As a basic example, your appetizers should come before your entrées or main items. Dessert pages should come after your main dinner offerings so your customers don’t get distracted with what’s on the menu after the primary or big dish your eatery is famous for.

Not only does this make a kind of inherent sense, but it’ll also help your customers find what they’re looking for quickly and easily. Besides, most high-quality restaurants these days use a sequential menu item order, so keeping to this will prevent your restaurant from sticking out and shattering diner expectations.

Design Delicious Descriptions:

Even though the imagery and overall aesthetic of your menus should be prioritized, you can’t forget the descriptions of your restaurant’s offerings. Each item should be described as delicious and descriptive away as possible without clogging the page with unnecessary text.

For instance, compare these two descriptions of a burger and consider which one will sound better to a prospective customer:

  • “An All-American patty with cheddar cheese on a basic bun.”
  • “Organic American beef cooked to perfection served with crispy fries, your choice of fresh toppings, and a toasted sesame seed bun.”

No doubt diners would be more than willing to try out the second burger, even though both options might be basically the same thing!

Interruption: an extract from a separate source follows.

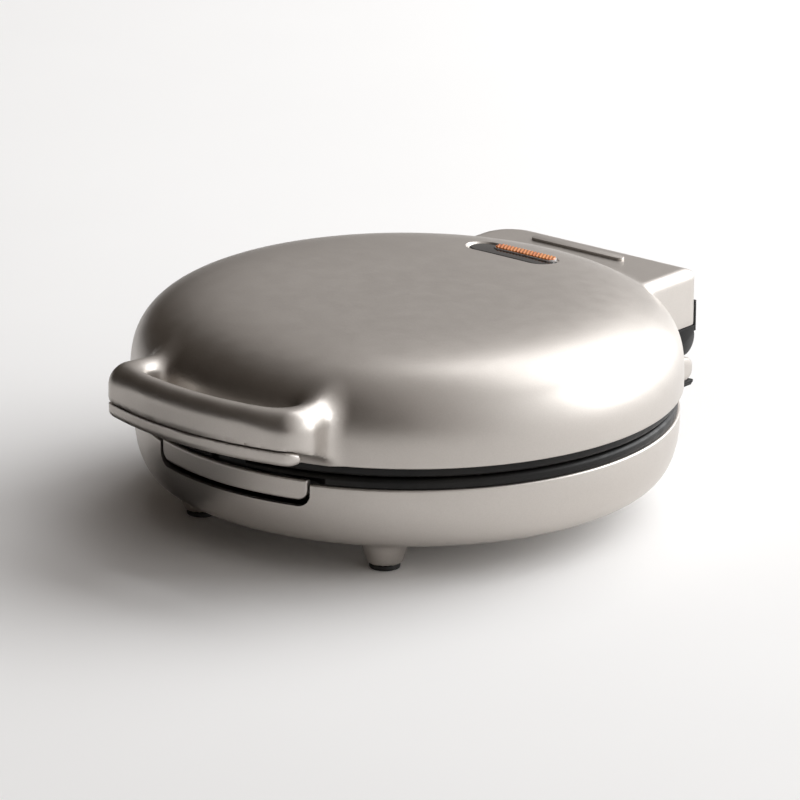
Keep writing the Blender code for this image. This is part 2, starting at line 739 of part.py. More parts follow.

At the same time, try to keep your item descriptions down to a single, imagery-rich sentence as shown above. Overwhelming your customers with too many words can make them tune out and flip the page, searching for something simple and easy to order.

Great Menus Lead to Great Business!

In the restaurant business, presentation is everything. So it’s important that you leverage graphic design tools to design top-tier menus for your eatery. Getting customers to sit down is just the start – getting them to order from your menu will be much easier if it is attractive, well-designed, and sells your food for you before they take the first bite!